Né en 1905 en Lituanie, Emmanuel Levinas quitte son pays en 1923 pour faire ses études de philosophie à Strasbourg où il se lit d’amitié avec Maurice Blanchot. Il est un découvreur en France de la phénoménologie allemande Il traduit un ouvrage de Husserl et ne va cesser de se confronter à la pensée de Heidegger. Entouré dès son enfance des livres sacrés du Talmud et des livres profanes de la libraire paternelle, il vit le rapport au livre comme un des fondements de l’humain, par delà les intériorités refuges. « L’essentiel du spirituel - et cela reste très « judaïsme lituanien », résidait pour moi non pas dans ses modalités mystiques mais une très grande curiosité pour les livres. Je dis très souvent encore maintenant que plus intérieurs que l’intériorité, sont les livres, ce qui suppose (...) une méfiance à l’égard des supercheries innocentes et incultes » (In Emmanuel Levinas, qui êtes vous ? Entretiens avec François Poirié, Éditions La Manufacture, 1987, page 67) Il va mener une œuvre philosophique et une œuvre talmudique en Européen qui affirme : « Je pense que l’Europe, ce sont la Bible et les Grecs». Il est mort à Paris en 1995.
Levinas analyse le destin de la philosophie occidentale comme effort totalitaire de réduire « l’autre » et l’étranger au « même » déjà connu. Son ouvrage majeur, « Totalité et Infini », déconstruit cette odyssée de la pensée qui conduit au totalitarisme tout cours. « Nous sommes habitués à une philosophie où esprit équivaut à savoir, c’est à dire au regard qui embrasse les choses, à la main qui les prend et les possède, à la domination des êtres (...).Dans la vision que je développe, l’émotion humaine et sa spiritualité commencent dans le pour-l’autre, dans l’affection par l’autre » (Emmanuel Levinas, qui êtes vous ? op.cit. page 100). Par delà l’ordre des systèmes, Levinas affirme la rupture, ou suivant un mot qu’il affectionne, « l’an-archie », provoquée par la rencontre bouleversante du visage de l’autre. L’éthique devient pour lui le fondement de l’humain.
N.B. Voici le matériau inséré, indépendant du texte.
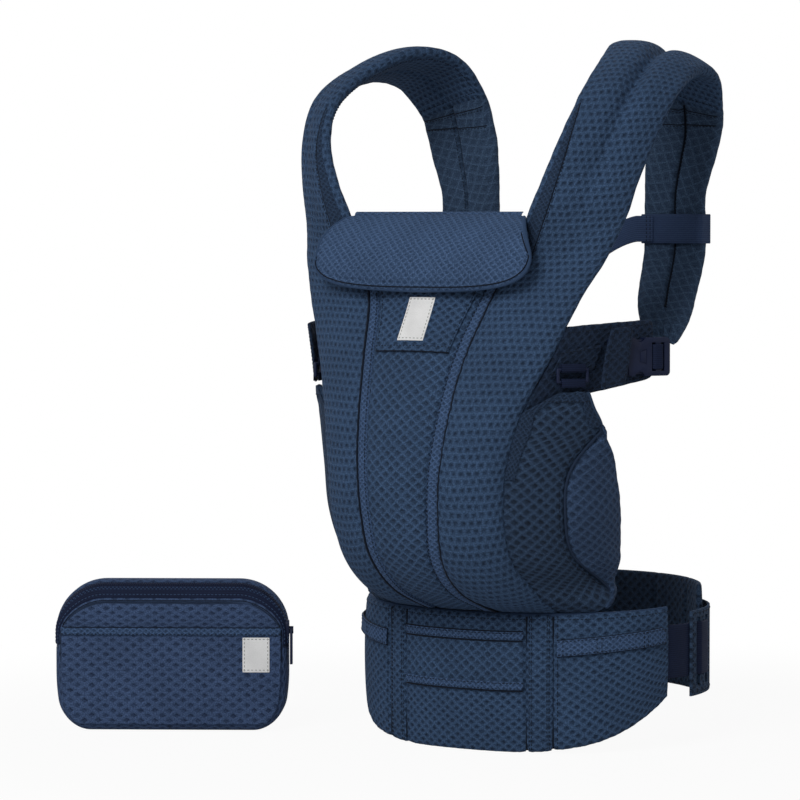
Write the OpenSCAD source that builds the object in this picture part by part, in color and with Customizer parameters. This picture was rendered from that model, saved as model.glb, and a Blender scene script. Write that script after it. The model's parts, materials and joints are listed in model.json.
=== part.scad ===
// Soft baby carrier, shaped as it is worn: a waist belt with a lumbar pad, a bucket-shaped
// body panel, two padded shoulder straps, a headrest, underarm pads, a chest strap and a
// zipped pouch that stands beside it.
// X runs across the wearer, -Y points away from the wearer's chest and +Z is up. The origin is
// on the wearer's own axis, level with the belt's lowest edge.

/* [Waist belt] */
// Half width of the closed belt, which is also the radius of its rear half
waist_r = 172; // [150:1:200]
// Depth of the belt's front half, from the wearer's axis
waist_front = 121; // [105:1:135]
// How far the belt's rear circle is behind the wearer's axis
waist_y = 35; // [20:1:50]
// Height of the belt at the front
belt_h = 127; // [110:1:150]
// Thickness of the belt's foam and cover
belt_t = 13; // [8:0.5:18]
// Thickness of the belt's inner lining
lining_t = 3; // [2:0.5:5]
// Angle from the front at which each wing ends
wing_end = 81; // [74:1:84]
// Height of a wing where it ends
wing_h = 82; // [70:1:95]
// Distance from the middle of the belt to its inner vertical seam
seam_x = 69; // [55:1:80]
// Width of the plain strip between the belt's two vertical seams
strip_w = 24; // [15:1:35]
// Height of the lower of the belt's two front bands
band_low = 57; // [45:1:75]
// Height of the upper front band
band_high = 103; // [85:1:110]
// Width of the front bands
front_band_w = 8; // [6:0.5:12]
// Thickness of the bands and straps sewn on the belt
patch_t = 2.2; // [1:0.1:4]
// Width of the loop strap on each wing
loop_strap_w = 15; // [10:1:25]

/* [Lumbar pad] */
// Height of the lumbar pad
lumbar_h = 104; // [80:1:110]
// Thickness of the lumbar cushion
lumbar_t = 11; // [6:0.5:16]
// Thickness of the lumbar pad's outer sleeve
sleeve_t = 2.4; // [1.5:0.1:4]
// Width of each slot in the lumbar pad's tabs
slot_w = 10; // [7:0.5:12]

/* [Body panel] */
// Thickness of the centre panel
panel_t = 12; // [6:0.5:18]
// Width of the binding band on each side of the centre panel
band_w = 12; // [6:0.5:18]
// Height of the body panel above the belt
body_h = 363; // [340:1:400]
// Thickness of the seat's side panels
seat_t = 8; // [4:0.5:12]
// Thickness of the padded thigh edges
thigh_t = 14; // [8:0.5:20]
// Height of the pocket flap under the headrest
pocket_h = 64; // [40:1:80]

/* [Shoulder straps] */
// Thickness of the shoulder strap's padding over the front and the shoulder
strap_t = 18; // [12:0.5:24]
// Thickness of the shoulder strap behind the shoulder
strap_back_t = 14; // [8:0.5:18]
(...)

L’injonction biblique « Tu ne tueras point » est le préalable à toute pensée. « Je dirai que l’acte, le premier acte intellectuel, c’est la paix. La paix, en entendant par là ma sollicitation de penser, précède le désir de connaître proprement dit. Il y a raison quand il y a paix, quand il y a rapport pacifique de personne à personne » (Idem, page 104). Cette exigence va balayer la fascination du sacré : « Si la religion coïncide avec la vie spirituelle, il faut qu’elle soit essentiellement éthique. Inévitablement, un spiritualisme de l’Irrationnel est une contradiction. S’attacher au sacré est infiniment plus matérialiste que de proclamer la valeur - incontestable - du pain et du bifteck dans la vie des humains » (Difficile liberté,Éditions Albin Michel, 1983, page 20).
L’identité de l’humain ne vient pas de l’appartenance à une culture ou à une religion, mais de ce qu’il appelle, reprenant un terme biblique, « l’élection », la responsabilité inconditionnelle pour autrui. C’est la leçon qu’il tire d’Auschwitz, abomination créée par un pays cultivé et christianisé, où une grande partie de sa famille fut exterminée : «Je me suis toujours dit que les bourreaux d’Auschwitz, protestants ou catholiques, avaient tous fait probablement leur catéchisme et cela ne les a pas empêchés de commettre leurs crimes. Et cependant, ce que nous avons connu dans la population civile - simples fidèles et membres de la hiérarchie - qui a accueilli, aidé et souvent sauvé bien des nôtres, est absolument inoubliable, et je ne cesse de rappeler le rôle qu’a joué – avec combien de ruses et de risques – dans le sauvetage de ma femme et de ma fille, un monastère de Saint Vincent de Paul aux environs d’Orléans. » (Emmanuel Levinas, qui êtes vous ? op.cit. page 85)
Il n’est pas étonnant que la pensée de Levinas ait inspiré beaucoup de militants comme Vaclav Havel qui découvre son œuvre dans sa prison de dissident. Dans un discours au Sénat français sur l’Europe, le 3 mars 1999, Havel devenu président de la République de son pays évoque ainsi Levinas : « Il y a quatre ans mourut un juif lituanien, qui avait fait ses études en Allemagne pour devenir un célèbre philosophe français. Il s’appelait Emmanuel Levinas. Selon son enseignement, conforme à l’esprit des plus anciennes traditions européennes, en l’occurrence sans doute la tradition juive, c’est au moment où nous regardons le visage de l’Autre que naît la responsabilité de ce monde ». Chez Levinas, le philosophe et le lecteur de la Bible se rencontrent dans une mise en question de la violence des pensées uniques qui font taire les exclus. « Se manifester comme humble, comme allié au vaincu, au pauvre, au pourchassé - c’est précisément ne pas rentrer dans l’ordre. (...) L’humilié dérange absolument ; il n’est pas du monde (...) Se présenter dans cette pauvreté d’exilé, c’est interrompre la cohérence de l’univers » (Entre nous. Essais sur le penser-à-l’autre, Éditions Grasset, 1991, page 71)
Rupture avec une pseudo cohérence du monde sourde au malheur des hommes et une sagesse réservée aux happy few, voilà pour Levinas la tâche première de la philosophie qu’il définit ainsi : « Une nouvelle philosophie, c’est avant tout la parole rendue à ceux qui l’ont perdue dans la rhétorique où sombrent les grands projets » (Les Imprévus de l’histoire op.cit. page 149).